Turner turns to a close analysis of what the late 1860s church convention records reveal about the political space that was the church. She finds that the freedpeople used the church to demonstrate their readiness for self-government; to negotiate their conceptions of manhood, womanhood, and citizenship; and to articulate their religious and political identities. She uses Gilfield Baptist Church records to explore the evolution of such gender-related issues as the rise of the male pastor, concerns about respectability, and the pastor’s increasing authority vis-à-vis the laity. She argues that the respectability Black men increasingly needed and wanted in relation to white people in public political spaces increasingly influenced their treatment of women in church spaces. She sadly concludes: “Behind the narrative of centralized black ministerial leadership is the backstory of the suppression of dissent and the marginalization of women” (80).
Complimenting and reinforcing the rising prominence of male clergy were ongoing Black-white negotiations over education. Here Turner focuses mostly on the Episcopal church and the RZUA. Even though the records are incomplete and ambiguous, Turner skillfully teases out a plausible plot and interprets its meaning. As with Black church adherents elsewhere, there was a desire among RZUA members for an educated clergy, and their lack of resources required them to look to white people for that education. The Episcopal Church offered to create a school to educate RZUA clergy but that tied into conversations about incorporating the RZUA churches into the Episcopal Church. Turner interprets her sources to reveal that the Episcopal Church was mostly interested in an educated RZUA clergy so that its parishioners would remain both satisfied with and segregated from all white Episcopalian congregations and to make it unnecessary for northern whites to offer that education. Key elements of this story were replicated between Virginia’s Black Baptists and the northern-based American Baptist Home Mission Society, which founded Richmond Theological Seminary for Black Virginia ministers. Clergy studying in white-run schools then became political actors as they began to call for educational opportunities for Black women.

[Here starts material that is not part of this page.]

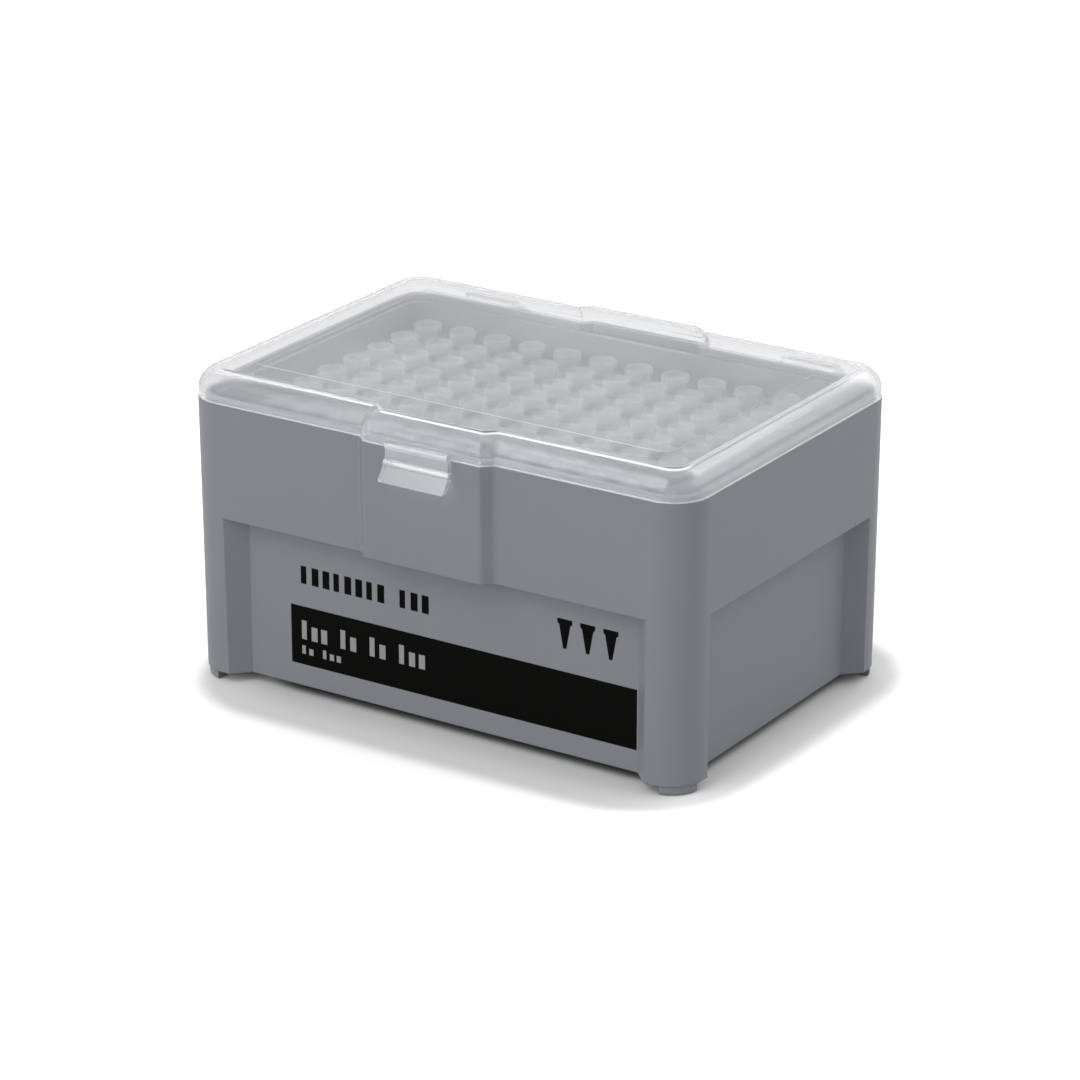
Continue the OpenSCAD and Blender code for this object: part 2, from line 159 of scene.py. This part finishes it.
def clear_plastic(name, top_clear, wall_clear, wall_rough, detailed=False):
    """Clear polypropylene from a mould with a polished roof and blasted walls: you look in from above,
    while the walls and the rounded edge are milky and smear what lies behind them."""
    material, tree = new_material(name)
    place = add(tree, "TexCoord")
    facing = add(tree, "SeparateXYZ", None, Vector=place.outputs["Normal"])
    level = add(tree, "Math", {"operation": "ABSOLUTE"})
    tree.links.new(facing.outputs["Z"], level.inputs[0])
    clearness = add(tree, "MapRange", {"From Min": WALL_LEVEL, "From Max": ROOF_LEVEL,
                                       "To Min": wall_clear, "To Max": top_clear}, Value=level.outputs[0])
    if detailed:
        clearness = lid_details(tree, place.outputs["Object"], level.outputs[0], clearness, wall_clear)
    clear = add(tree, "BsdfPrincipled", {"Base Color": linear(CLEAR), "IOR": 1.49},
                Roughness=blend(tree, level.outputs[0], WALL_LEVEL, ROOF_LEVEL, wall_rough, 0.01),
                Transmission_Weight=clearness.outputs[0])
    open_to_light = add(tree, "BsdfTransparent", {"Color": linear(CLEAR_SHADE)})
    ray = add(tree, "LightPath")
    mix = add(tree, "MixShader")
    tree.links.new(ray.outputs["Is Shadow Ray"], mix.inputs[0])
    tree.links.new(clear.outputs["BSDF"], mix.inputs[1])
    tree.links.new(open_to_light.outputs["BSDF"], mix.inputs[2])
    finish_surface(tree, mix.outputs["Shader"])
    return material


def tip_plastic(name, cover):
    """Natural polypropylene with no colour added: frosted walls of a third of a millimetre that veil the deck."""
    material, tree = new_material(name)
    shader = add(tree, "BsdfPrincipled", {"Base Color": linear(TIP_NATURAL), "Roughness": 0.7, "IOR": 1.49,
                                          "Transmission Weight": 0.35, "Alpha": cover})
    finish_surface(tree, shader.outputs["BSDF"])
    return material


def ink(name, colour, roughness):
    """Screen-printed ink: a flat film, a little uneven in gloss."""
    material, tree = new_material(name)
    place = add(tree, "TexCoord").outputs["Object"]
    film = add(tree, "TexNoise", {"Scale": 1 / INK_UNEVENNESS, "Detail": 2.0}, Vector=place)
    gloss = add(tree, "MapRange", {"To Min": roughness - 0.04, "To Max": roughness + 0.04},
                Value=film.outputs["Fac"])
    shader = add(tree, "BsdfPrincipled", {"Base Color": linear(colour), "IOR": 1.5, "Specular IOR Level": 0.03},
                 Roughness=gloss.outputs["Result"])
    finish_surface(tree, shader.outputs["BSDF"])
    return material


tub_plastic = moulded_plastic("moulded_grey_polypropylene", TUB_GREY, TUB_GREY_PATCH, 0.38)
rack_plastic = moulded_plastic("moulded_light_grey_polypropylene", RACK_GREY, RACK_GREY, 0.4)
lid_plastic = clear_plastic("clear_polypropylene", 0.99, 0.942, 0.2, detailed=True)
latch_plastic = clear_plastic("milky_clear_polypropylene", 0.91, 0.91, 0.15)
natural_plastic = tip_plastic("natural_polypropylene", 0.31)
black_ink = ink("black_screen_ink", INK_BLACK, 0.5)
pale_ink = ink("pale_screen_ink", INK_PALE, 0.5)


def dress(node, material):
    """Gives a CAD node its finish."""
    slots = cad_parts[node].data.materials
    slots.clear()
    slots.append(material)


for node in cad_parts:
    if node.startswith("tips_column"):
        dress(node, natural_plastic)
dress("base_tub", tub_plastic)
dress("rack_plate", rack_plastic)
dress("lid", lid_plastic)
dress("latch", latch_plastic)

# ---- print on the front panel ----
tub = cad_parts["base_tub"]


def panel_point(x, z):
    """The point of the front panel at x and z."""
    _, place, _, _ = tub.ray_cast(Vector((x, -1.0, z)), Vector((0, 1, 0)))
    return place


def printed_patch(name, shapes, material, layer=1):
    """One print colour: flat outlines on the panel, each a list of (x, z) in millimetres. Each film stands
    proud of the panel by its layer's thickness and reaches half as far into it."""
    mesh = bpy.data.meshes.new(name)
    build = bmesh.new()
    lift = Vector((0, -PRINT_THICKNESS * layer, 0))
    for outline in shapes:
        front = [build.verts.new(panel_point(x * MM, z * MM) + lift) for x, z in outline]
        back = [build.verts.new(v.co - lift * 1.5) for v in front]
        build.faces.new(front)
        build.faces.new(back[::-1])
        for i in range(len(front)):
            j = (i + 1) % len(front)
            build.faces.new([front[j], front[i], back[i], back[j]])
    bmesh.ops.recalc_face_normals(build, faces=build.faces)
    build.to_mesh(mesh)
    build.free()
    mesh.materials.append(material)
    piece = bpy.data.objects.new(name, mesh)
    bpy.context.scene.collection.objects.link(piece)
    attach(piece, "base")


def bar(x0, x1, z0, z1):
    """Outline of a plain rectangle."""
    return [(x0, z0), (x1, z0), (x1, z1), (x0, z1)]


def greeked(x, z, height, words, pitch, even=False):
    """Marks that stand for words without being letters: upright strokes, low and tall in turn."""
    marks = []
    for count in words:
        for i in range(count):
            wide = 0.62 if i % 3 else 0.5
            top = 1.0 if even or i % 4 in (0, 3) else 0.74
            marks.append(bar(x, x + wide * pitch, z, z + top * height))
            x += pitch
        x += pitch
    return marks


def tip_sign(x, z, height):
    """Outline of one tip, its point down: mouth, barrel and taper."""
    half, neck, point = height * 0.28, height * 0.21, height * 0.06
    return [(x - half, z + height), (x - half, z + height * 0.86), (x - neck, z + height * 0.8),
            (x - point, z), (x + point, z), (x + neck, z + height * 0.8),
            (x + half, z + height * 0.86), (x + half, z + height)]


# In millimetres from the middle of the panel and up from the floor.
TEXT_LEFT = -34.5
FIRST_SIGN, SIGN_PITCH = 30.2, 5.4

printed_patch("label_band", [bar(-37.2, 47.2, 6.9, 19.9)], black_ink)
printed_patch("label_number", greeked(TEXT_LEFT, 25.0, 3.9, [8, 3], 2.75, even=True), black_ink)
printed_patch("label_sign", [tip_sign(FIRST_SIGN + SIGN_PITCH * i, 24.9, 6.3) for i in range(3)], black_ink)
printed_patch("band_title", greeked(TEXT_LEFT, 12.6, 4.2, [3, 2, 2, 3], 2.45), pale_ink, 2)
printed_patch("band_note", greeked(TEXT_LEFT, 9.3, 1.9, [2, 3], 1.75), pale_ink, 2)

# ---- floor, light and camera ----

FLOOR_REACH = 6.0
# Where the painted shadow on the floor is centred: the floor is moved this far to the right.
PAINTED_SHADOW_CENTRE_X = 4 * MM
# The floor's whiteness far from the box, and the share of light that it gives back to the scene.
CLEARED_WHITE = 1.6
BOUNCED_WHITE = 0.6


def seen_by(tree, *kinds):
    """1 for rays of these kinds and 0 for the others."""
    ray = add(tree, "LightPath")
    seen = ray.outputs[kinds[0]]
    for kind in kinds[1:]:
        either = add(tree, "Math", {"operation": "MAXIMUM"})
        tree.links.new(seen, either.inputs[0])
        tree.links.new(ray.outputs[kind], either.inputs[1])
        seen = either.outputs[0]
    return seen


def distance_outside(tree, place, half_width, half_depth):
    """How far a place on the floor lies outside a rectangle round its origin."""
    across = add(tree, "VectorMath", {"operation": "ABSOLUTE"})
    beyond = add(tree, "VectorMath", {"operation": "SUBTRACT"})
    outside = add(tree, "VectorMath", {"operation": "MAXIMUM"})
    away = add(tree, "VectorMath", {"operation": "LENGTH"})
    beyond.inputs[1].default_value = (half_width, half_depth, 0)
    for source, step in ((place, across), (across.outputs[0], beyond),
                         (beyond.outputs[0], outside), (outside.outputs[0], away)):
        tree.links.new(source, step.inputs[0])
    return away.outputs["Value"]


def laminate():
    """White table laminate. Close to the box its colour is painted dark as a contact shadow, and it is painted up
    to plain white just past it, along a rounded outline. Mirrored and refracted views see it plain white."""
    material, tree = new_material("white_table_laminate")
    place = add(tree, "TexCoord").outputs["Object"]
    from_box = distance_outside(tree, place, 40 * MM, 25 * MM)
    # Painted shade: the colour runs from 0.8 to 0.98 as the outer part of the painted contact shadow.
    painted_penumbra = blend(tree, from_box, 13 * MM, 23 * MM, 0.8, 0.98)
    # Painted contact shadow: the colour falls to 0.15 at the box's foot.
    painted_contact_shadow = add(tree, "MapRange", {"interpolation_type": "SMOOTHSTEP", "From Min": 8.5 * MM, "From Max": 13.5 * MM,
                                  "To Min": 0.15}, Value=from_box)
    tree.links.new(painted_penumbra, painted_contact_shadow.inputs["To Max"])
    shifted = add(tree, "VectorMath", {"operation": "ADD"})
    tree.links.new(place, shifted.inputs[0])
    shifted.inputs[1].default_value = (1.5 * MM, 0, 0)
    from_outline = distance_outside(tree, shifted.outputs[0], 40 * MM, 28 * MM)
    # Painted light: past the rounded outline the colour rises to CLEARED_WHITE, which ends the box's shadow
    # there.
    painted_shadow_sweep = add(tree, "MapRange", {"interpolation_type": "SMOOTHSTEP", "From Min": 22 * MM, "From Max": 28 * MM,
                                   "To Max": CLEARED_WHITE}, Value=from_outline)
    tree.links.new(painted_contact_shadow.outputs["Result"], painted_shadow_sweep.inputs["To Min"])
    reflected = add(tree, "MapRange", {"To Min": BOUNCED_WHITE},
                    Value=seen_by(tree, "Is Glossy Ray", "Is Transmission Ray"))
    whiteness = add(tree, "MapRange", None, Value=seen_by(tree, "Is Camera Ray"))
    tree.links.new(reflected.outputs["Result"], whiteness.inputs["To Min"])
    tree.links.new(painted_shadow_sweep.outputs["Result"], whiteness.inputs["To Max"])
    shader = add(tree, "BsdfDiffuse", None, Color=whiteness.outputs["Result"])
    finish_surface(tree, shader.outputs["BSDF"])
    return material


def stage_floor():
    """A flat table far wider than the view."""
    mesh = bpy.data.meshes.new("floor")
    corners = [(-FLOOR_REACH, -FLOOR_REACH, 0), (FLOOR_REACH, -FLOOR_REACH, 0),
               (FLOOR_REACH, FLOOR_REACH, 0), (-FLOOR_REACH, FLOOR_REACH, 0)]
    mesh.from_pydata(corners, [], [(0, 1, 2, 3)])
    mesh.materials.append(laminate())
    floor = bpy.data.objects.new("floor", mesh)
    floor.location.x = PAINTED_SHADOW_CENTRE_X
    bpy.context.scene.collection.objects.link(floor)


def white_room(dome, mirrored):
    """Even light from all round. Straight views see plain white, those through or off the clear lid a
    little less."""
    world = bpy.data.worlds.new("white_room")
    bpy.context.scene.world = world
    world.use_nodes = True
    tree = world.node_tree
    tree.nodes.clear()
    reflected = add(tree, "MapRange", {"To Min": dome, "To Max": mirrored},
                    Value=seen_by(tree, "Is Glossy Ray", "Is Transmission Ray"))
    strength = add(tree, "MapRange", {"To Max": 1.0}, Value=seen_by(tree, "Is Camera Ray"))
    tree.links.new(reflected.outputs["Result"], strength.inputs["To Min"])
    sky = add(tree, "Background", {"Color": (1, 1, 1, 1)}, Strength=strength.outputs["Result"])
    add(tree, "OutputWorld", None, Surface=sky.outputs["Background"])


def softbox(name, place, aim, width, height, watts):
    """A rectangular lamp that faces what it aims at."""
    lamp = bpy.data.lights.new(name, "AREA")
    lamp.shape = "RECTANGLE"
    lamp.size = width
    lamp.size_y = height
    lamp.energy = watts
    holder = bpy.data.objects.new(name, lamp)
    holder.location = place
    holder.rotation_euler = (Vector(aim) - Vector(place)).to_track_quat("-Z", "Y").to_euler()
    bpy.context.scene.collection.objects.link(holder)


CAMERA_YAW = math.radians(32.976)
CAMERA_PITCH = math.radians(21.019)
CAMERA_DISTANCE = 0.90778
CAMERA_AIM = Vector((-0.0054, 0.00833, 0.02583))
LENS_MM = 143.1
SENSOR_MM = 36.0


def product_camera():
    """A long lens that looks down on the front and the right side of the box."""
    lens = bpy.data.cameras.new("product_camera")
    lens.lens = LENS_MM
    lens.sensor_width = SENSOR_MM
    lens.clip_start = 0.05
    camera = bpy.data.objects.new("product_camera", lens)
    back = Vector((math.sin(CAMERA_YAW) * math.cos(CAMERA_PITCH),
                   -math.cos(CAMERA_YAW) * math.cos(CAMERA_PITCH),
                   math.sin(CAMERA_PITCH)))
    camera.location = CAMERA_AIM + CAMERA_DISTANCE * back
    camera.rotation_euler = (math.pi / 2 - CAMERA_PITCH, 0, CAMERA_YAW)
    bpy.context.scene.collection.objects.link(camera)
    bpy.context.scene.camera = camera


BOX_MIDDLE = (0, 0, 0.03)
LID_MIDDLE = (0, 0, 0.06)

stage_floor()
white_room(dome=0.475, mirrored=0.9)
# Each softbox: its place, what it aims at, its width and height in metres, and its watts.
softbox("front_softbox", (-0.2, -1.0, 0.35), BOX_MIDDLE, 0.8, 0.5, 3.2)
softbox("front_high_softbox", (-0.25, -0.75, 0.9), BOX_MIDDLE, 0.8, 0.5, 3.0)
softbox("right_softbox", (0.82, 0.62, 0.6), BOX_MIDDLE, 1.3, 1.0, 3.5)
softbox("back_softbox", (0.25, 0.8, 0.85), BOX_MIDDLE, 0.9, 0.5, 2.7)
softbox("back_strip", (-0.55, 0.65, 0.68), LID_MIDDLE, 0.5, 0.05, 0.4)
product_camera()
bpy.context.scene.view_settings.view_transform = "Standard"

The book climaxes by exploring the intersection between Black churchgoers and the politics of the Readjuster Party, which dominated state politics between 1879 and 1885 and represented the highwater mark of Virginia’s Reconstruction. Their path to victory was largely based on successful appeals to both Black and white manual labors and farmers. The Readjuster government successfully “readjusted” (reduced) the state’s debt obligations, funded the state’s public schools, funded a normal school for Black teachers, and ended the use of the public whipping post, while also appointing many Blacks to patronage positions. Turner argues that Black people “used their religious networks to trade political support for the advancement of black political and social goals” (120–21). Turner ends by employing GIS mapping tools to search for correlations between Black church networks and political participation. She concludes that while the patronage requests had an “uncanny” resemblance to the geographic range of the Black church associations, ironically, these Black networks did not predict political allegiances.
What I probably appreciate most about Dr. Turner’s book is how forthcoming she is when explaining how her research intersects with major themes in Black church scholarship. She maintains that the Black church experience in Virginia suggests that the prominence of male clergy was a result of a process and not a given, that discourse about an educated clergy was driven as much by internal church debates as by external racial concerns, and that Black churches were “not caught between being an opiate or an inspiration; they were caught in the position of mediating black life on totally new terms” (2). Turner also pushes the reader to see that “the black church” means so much more than “black preachers” when she talks about Black religious politics. She argues that when Black preachers spoke out, they were speaking for their parishioners, not themselves, and that the laity often voted in such a manner as to demonstrate that fact. That said, there was more than one occasion where I felt she was stretching to “read” her conclusions from her sources as she described them. And yet, while some of her interpretations might feel like a stretch, they align with what we generally know about the lives of the freedpeople and the Black church in this era. I am most perplexed, however, about her assertion that her story “does not stand in for the story of every black church community” (10). Judicious scholars have never made such claims for “community” studies of this nature, but thoughtful, localized studies such as this book, do, in fact, give us insight into larger conversations and themes. And on those terms, Soul Liberty succeeds magnificently.